* _Required work_
Please quote exactly the lines below from the line containing "for name, make" to the line containing "obj.matrix_world = world", both lines included, and nothing else.

● ● ● ●

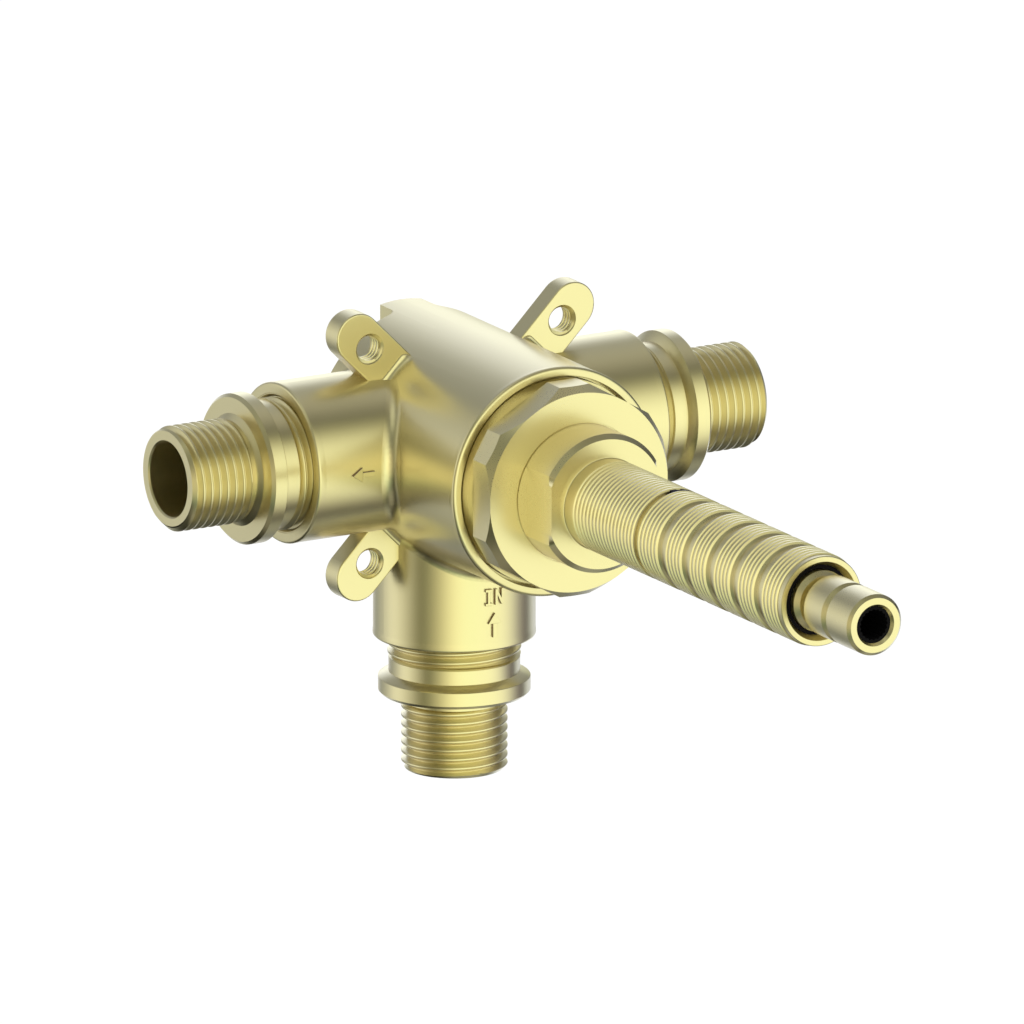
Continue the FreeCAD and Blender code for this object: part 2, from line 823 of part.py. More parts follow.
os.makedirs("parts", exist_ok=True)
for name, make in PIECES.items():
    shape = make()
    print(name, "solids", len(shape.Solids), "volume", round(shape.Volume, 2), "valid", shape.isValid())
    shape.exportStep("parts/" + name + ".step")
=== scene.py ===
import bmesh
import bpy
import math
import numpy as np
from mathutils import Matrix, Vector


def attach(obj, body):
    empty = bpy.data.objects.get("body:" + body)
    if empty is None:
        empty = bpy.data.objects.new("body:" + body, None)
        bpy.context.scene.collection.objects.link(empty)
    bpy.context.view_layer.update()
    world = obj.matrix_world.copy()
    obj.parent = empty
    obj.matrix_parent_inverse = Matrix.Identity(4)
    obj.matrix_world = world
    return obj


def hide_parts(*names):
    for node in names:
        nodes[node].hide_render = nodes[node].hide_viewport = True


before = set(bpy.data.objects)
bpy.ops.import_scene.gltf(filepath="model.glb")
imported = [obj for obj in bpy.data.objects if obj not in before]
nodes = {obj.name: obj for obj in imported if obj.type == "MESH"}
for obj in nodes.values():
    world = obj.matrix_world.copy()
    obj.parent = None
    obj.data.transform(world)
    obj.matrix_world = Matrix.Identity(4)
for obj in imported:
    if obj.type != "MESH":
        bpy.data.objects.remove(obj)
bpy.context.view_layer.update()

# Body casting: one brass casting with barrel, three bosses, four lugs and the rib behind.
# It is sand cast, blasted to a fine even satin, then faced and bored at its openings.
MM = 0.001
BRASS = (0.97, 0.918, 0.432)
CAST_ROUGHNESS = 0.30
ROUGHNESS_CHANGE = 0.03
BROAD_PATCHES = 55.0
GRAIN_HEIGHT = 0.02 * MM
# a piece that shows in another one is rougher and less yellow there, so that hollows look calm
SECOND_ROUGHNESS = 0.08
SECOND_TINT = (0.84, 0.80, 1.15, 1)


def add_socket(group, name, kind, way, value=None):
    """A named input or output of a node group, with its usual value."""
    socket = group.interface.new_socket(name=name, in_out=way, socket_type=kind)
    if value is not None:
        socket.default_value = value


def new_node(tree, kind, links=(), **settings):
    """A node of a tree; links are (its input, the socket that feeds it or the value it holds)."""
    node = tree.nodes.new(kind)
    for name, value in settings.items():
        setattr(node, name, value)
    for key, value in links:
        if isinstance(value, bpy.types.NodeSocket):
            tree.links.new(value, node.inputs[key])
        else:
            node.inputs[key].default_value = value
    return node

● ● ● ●

* _Exercise solution_
for name, make in PIECES.items():
    shape = make()
    print(name, "solids", len(shape.Solids), "volume", round(shape.Volume, 2), "valid", shape.isValid())
    shape.exportStep("parts/" + name + ".step")
=== scene.py ===
import bmesh
import bpy
import math
import numpy as np
from mathutils import Matrix, Vector


def attach(obj, body):
    empty = bpy.data.objects.get("body:" + body)
    if empty is None:
        empty = bpy.data.objects.new("body:" + body, None)
        bpy.context.scene.collection.objects.link(empty)
    bpy.context.view_layer.update()
    world = obj.matrix_world.copy()
    obj.parent = empty
    obj.matrix_parent_inverse = Matrix.Identity(4)
    obj.matrix_world = world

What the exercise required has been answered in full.